Combined X-ray Absorption Near-Edge Structure and X-ray Photoelectron Study of the Electrocatalytically Active Cobalt(I) Cage Complexes and the Clathrochelate Cobalt(II)- and Cobalt(III)-Containing Precursors and Analogs

As the catalytic cycle for electrochemical hydrogen generation includes cobalt(I, II, and III)-containing clathrochelate species, we performed a detailed study of their electronic structure. The Co K-edge spectra demonstrated a lowering of the Co Is ionization potentials from cobalt(III) complexes to their cobalt(II)-containing analogs and then to the cobalt(I) clathrochelates. The absence of pre-edge structure and specific peculiarities suggested a high symmetry of the N-6-coordination polyhedra of an encapsulated cobalt(I) ion.
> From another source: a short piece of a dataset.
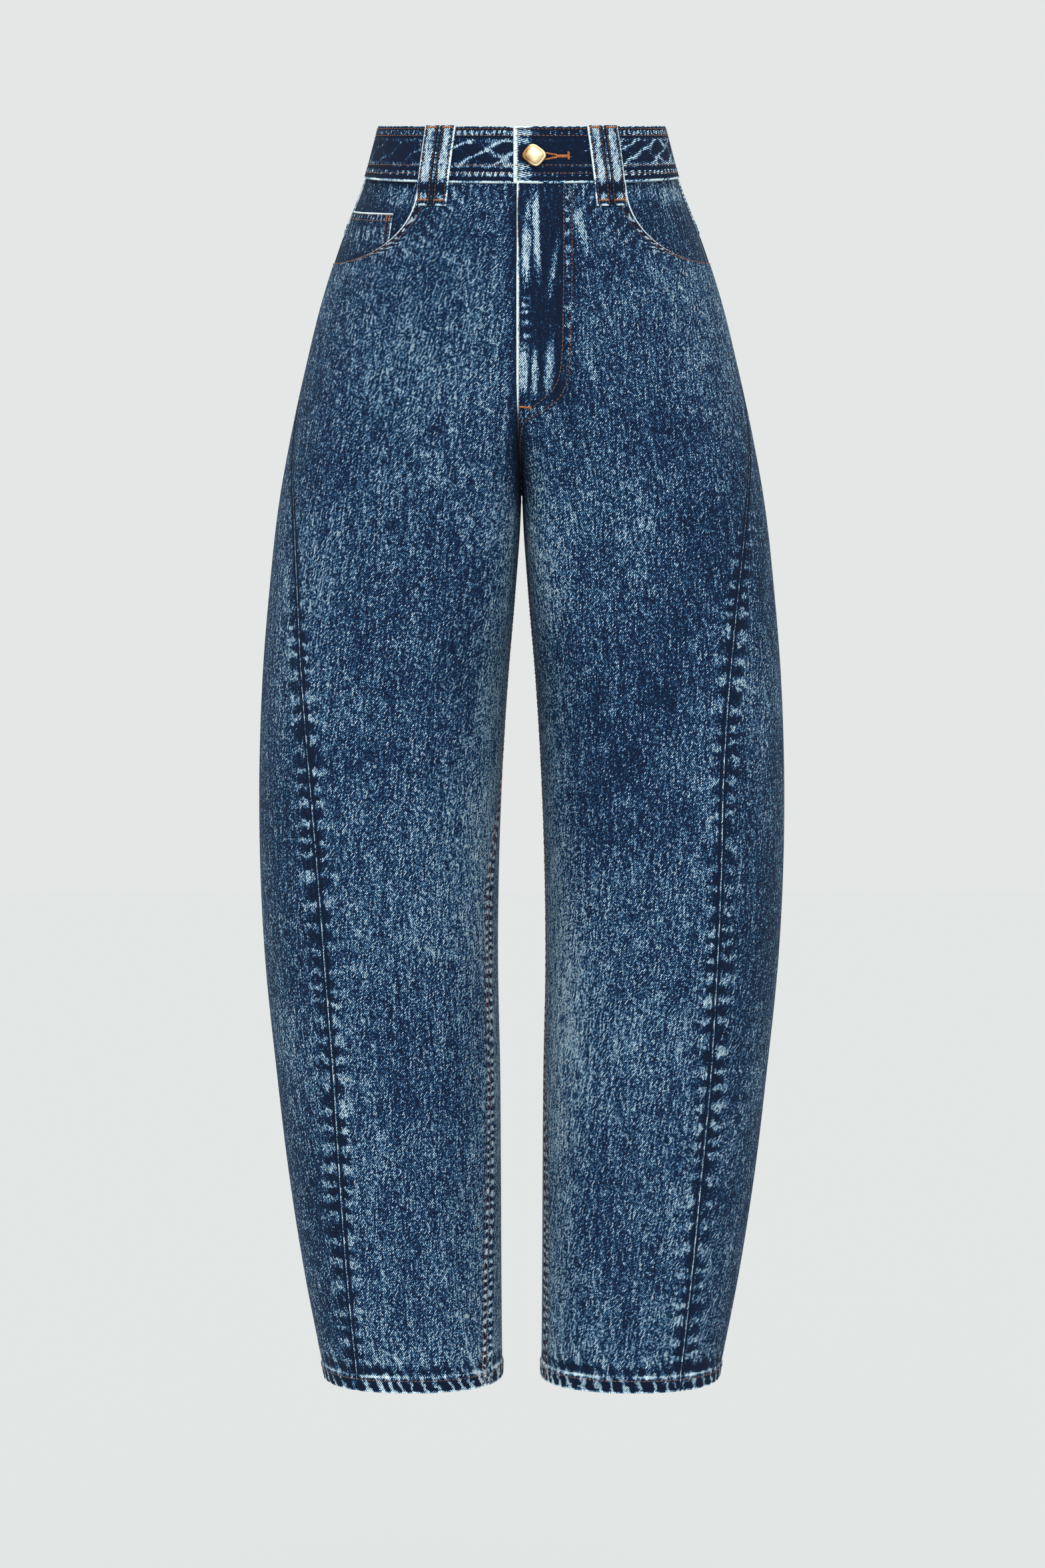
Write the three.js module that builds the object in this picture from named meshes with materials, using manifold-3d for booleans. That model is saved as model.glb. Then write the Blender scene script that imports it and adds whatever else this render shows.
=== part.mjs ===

The Co 2p core-level spectra contained very weak shakeup satellites, suggesting a hybridization of the cobalt-localized 3d orbitals and the valent orbitals of their encapsulating ligands, while the binding energy Co 2p(3/2) increased with a formal oxidation state of an encapsulated cobalt ion(I, II, or III) from 780.5-780.8 eV and 780.9-781.2 eV to 781.8-782.2 eV. The Cl 2p, C 1s, N 1s, O 1s, B Is, and Co 2p core-level spectra and data of X-ray absorption near edge structure (XANES) proved that both the electronic and spatial structures of the highly conjugated polyene macrobicyclic ligands are affected by the metal-localized redox processes. The nature of these encapsulating ligands influenced the redox characteristics of the caged metallocenters, allowing them to adopt unusual catalytically active oxidation state.